I think the answer to my previous question is probably quite complicated.

On wikipedia I found:

Finite, countable and uncountable sets

If the axiom of choice holds, the law of trichotomy holds for cardinality. Thus we can make the following definitions:

* Any set X with cardinality less than that of the natural numbers, or | X | < | N |, is said to be a finite set.

So apparently it follows from the axiom of choice and the law of trichotomy, and I'm not familiar with either of them, so I'll sort that out first.

**tauon** · Nov22-09, 08:47 AM

Originally Posted by ImAnEngineer

A set S is countable if it is either finite or denumerable. What I don't understand is why S can be finite but not denumerable. Could anyone give an example?

a set is countable if there exists a bijection between that set and a subset of N (or an equivalent definition: a set is countable if there is an injective function from that set to N).

a set is denumerable if it is countably infinite, or to be more precise if there is a bijection between that set and N. examples of denumerable sets: N, Q, Z...

a finite set can't be denumerable because it is not countably infinite: there is no bijection between a finite set and the whole N.
but all in all it's just a matter of definitions.
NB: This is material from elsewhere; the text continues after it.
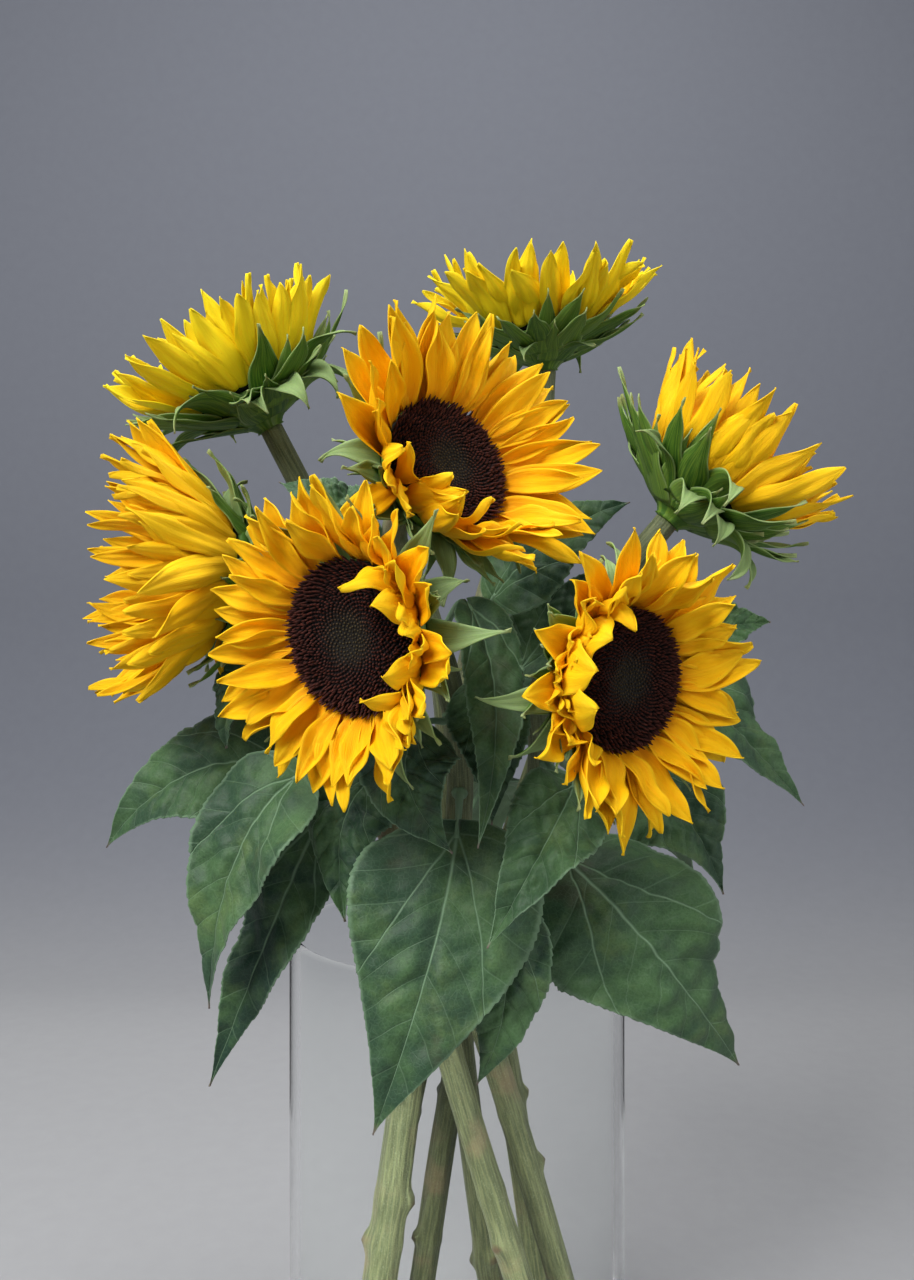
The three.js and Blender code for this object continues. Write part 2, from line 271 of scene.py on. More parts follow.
# A leaf's veins, which its material draws and its blade is quilted between.
STRONG_VEIN_SLOPE = 0.36         # how far out the strong veins run for each length along
FINE_VEIN_STEP = 0.135           # between fine veins, in leaf lengths
INNER_SLOPE = 0.75               # how fast the fine veins run forwards as they leave the midrib,
OUTER_SLOPE = 0.40               # and as they leave the strong veins outwards,
VEIN_SWERVE = 1.9                # and how much they swing further forwards


def vein_pattern(g):
    """Distances to a leaf's veins, in leaf lengths: the midrib, a strong vein each side of it
    from the base, and finer ones that leave these forwards at an even spacing."""
    across, along = g.uv()
    wobble = g.times(g.minus(g.noise(g.place(), 26.0, 2.0), 0.5), 0.045)
    side = g.off_middle(across)
    bent = g.plus(side, wobble)
    strong = g.calc("ABSOLUTE", g.minus(bent, g.times(along, STRONG_VEIN_SLOPE)))
    swerve = g.times(g.times(side, side), VEIN_SWERVE)
    inner = g.minus(g.plus(along, wobble), g.times(side, INNER_SLOPE))
    inner = g.minus(inner, swerve)
    outer = g.minus(g.plus(along, wobble), g.times(side, OUTER_SLOPE))
    is_outer = g.calc("GREATER_THAN", bent, g.times(along, STRONG_VEIN_SLOPE))
    run = g.plus(g.times(inner, g.minus(1.0, is_outer)), g.times(outer, is_outer))
    fine = g.calc("PINGPONG", run, FINE_VEIN_STEP / 2)
    return side, strong, fine, along


def leaf_material(name, dark, light, vein, under):
    """Matt blue-green leaf with pale veins, a mottle of lighter and yellower green, a paler
    downy underside, and a brown tip."""
    g = Graph(name)
    side, strong, fine, along = vein_pattern(g)
    tone = g.attribute("tone")
    below = g.attribute("under")
    taper = g.minus(1.15, along)
    midrib = g.near(side, g.times(taper, 0.0105))
    main = g.near(strong, g.times(taper, 0.0075))
    small = g.near(fine, 0.0050)
    net = g.near(g.cells(g.place(), 330.0, "DISTANCE_TO_EDGE"), 0.09)
    veins = g.larger(midrib, g.times(main, 0.85))
    veins = g.larger(veins, g.times(small, 0.34))
    veins = g.larger(veins, g.times(net, 0.10))
    mottle = g.noise(g.place(), 24.0, 5.0, 0.6)
    speckle = g.noise(g.place(), 900.0, 2.0)
    colour = g.mix(g.spread(mottle, 0.41, 0.62), dark, light)
    colour = g.mix(g.times(tone, 0.6), colour, light)
    yellower = g.spread(g.noise(g.place(), 42.0, 4.0, 0.62), 0.50, 0.74)
    colour = g.mix(g.times(yellower, 0.55), colour, (0.105, 0.170, 0.048))
    colour = g.tint(g.spread(speckle, 0.35, 0.75), colour, (0.68, 0.74, 0.66))
    bruise = g.spread(g.noise(g.place(), 17.0, 4.0, 0.65), 0.58, 0.72)
    colour = g.mix(g.times(bruise, 0.45), colour, (0.060, 0.050, 0.030))
    colour = g.mix(g.times(veins, 0.75), colour, vein)
    colour = g.mix(g.times(below, 0.7), colour, under)
    colour = g.mix(g.part(g.attribute("margin"), 0.45, 0.95, 0.55), colour, vein)
    colour = g.mix(g.spread(along, 0.965, 1.0), colour, (0.16, 0.12, 0.10))
    height = g.minus(g.times(speckle, 0.15), g.times(veins, 0.8))
    height = g.plus(height, g.times(g.noise(g.place(), 260.0, 3.0), 0.4))
    g.bump(height, 0.75, 0.8 * MM)
    rough = g.plus(0.46, g.times(mottle, 0.25))
    return g.finish(colour, rough, Sheen_Weight=0.06, Sheen_Roughness=0.5,
                    Specular_IOR_Level=0.32)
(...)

I've seen some textbooks where a countable set is defined as a set with the same cardinality as N, and finite sets defined as at most countable or something similar.

**tauon** · Nov22-09, 09:13 AM

Originally Posted by ImAnEngineer

I think the answer to my previous question is probably quite complicated.

On wikipedia I found:

So apparently it follows from the axiom of choice and the law of trichotomy, and I'm not familiar with either of them, so I'll sort that out first.

the law of "trichotomy" is equivalent with the axiom of choice (in ZFC at least) so there is a redundancy there- the axiom of choice will suffice.
also the axiom of choice is equivalent (albeit, weaker than) the theorem of well-ordering -meaning that you can use the AC or well-ordering theorem together with the axioms of ZF to prove the well-ordering theorem or AC respectively- , so if the axiom of choice holds that means that cardinal numbers are well-ordered, thus also that there is a "smallest" infinite cardinal (which can be easily argumented to be $LaTeX Code: \\aleph_0$ )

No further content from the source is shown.